Our main news in the last six months has been that Helen Foster has re-joined EMOHA for the coming year while Colin Hyde runs the ‘Sounds for the Future’ project. We are delighted to have Helen back and look forward to blogging about her work over the coming months!
EMOHA has been out and about running training sessions and giving talks. The recent work in Leicester celebrating Uganda 50 has featured material from EMOHA’s collections and has resulted in an excellent exhibition in Leicester Museum. We have also contributed sound and images to the Museum’s Leicester Stories gallery.
There has been training for a new project at Leicester’s Hebrew Congregation, who are recording memories of the synagogue on Highfields Street. ‘Lockdown Landscapes‘ is a partnership between the National Arboretum, Westminster Abbey and ArtReach that will commemorate key workers who have served the nation throughout the Covid-19 pandemic and remember those who have lost their lives during this period of national crisis. We also did some training for Leicester Cathedral, who will be recording memories of parishioners and those who have helped at the cathedral over the years, including the Richard III events.
‘Mapping the City with Electric Paint’ was a project EMOHA ran with Focus Charity in Leicester, with funding from Leicester City Council and Leicester Institute for Advanced Studies. The project aimed to engage young people with Leicester’s High Street Heritage Action Zone (HAZ) by recording sound and interviews, and creating an interactive sound map of the HAZ. Electric paint and an interactive wall kit from Bare Conductive enabled us to create a fun map that plays sound when it is touched. You can read more about this on the University of Leicester’s blog pages.

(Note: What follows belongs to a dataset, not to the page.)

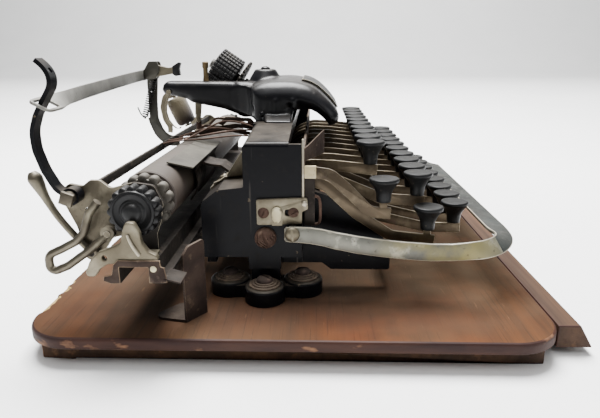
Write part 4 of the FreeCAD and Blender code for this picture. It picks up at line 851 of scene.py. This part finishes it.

In September, the ‘Sounds for the Future’ project opened up its playback equipment for the Heritage Open Day event at the University of Leicester. Visitors were able to have a play with the equipment, listen to archive recordings, and look at a large collection of photographs of Leicester during WW2 that we have recently acquired. Over 150 people visited us and Special Collections.
We have added two new collections to the EMOHA. Nichola Burton’s recordings made for her Phd at Nottingham Trent University are about women in the lace industry, and 60 Miles by Road or Rail is a project about Northampton and Corby’s New Town legacy.
We were delighted to have the British & Irish Sound Archives (BISA) annual conference in Leicester in November. Helen Foster presented a paper about The Silent Archive: spoken testimonies of menopause, and has recently written a blog on this site that reflects on this project.
Finally, we would like to extend our festive greetings and wish you a happy and prosperous 2023.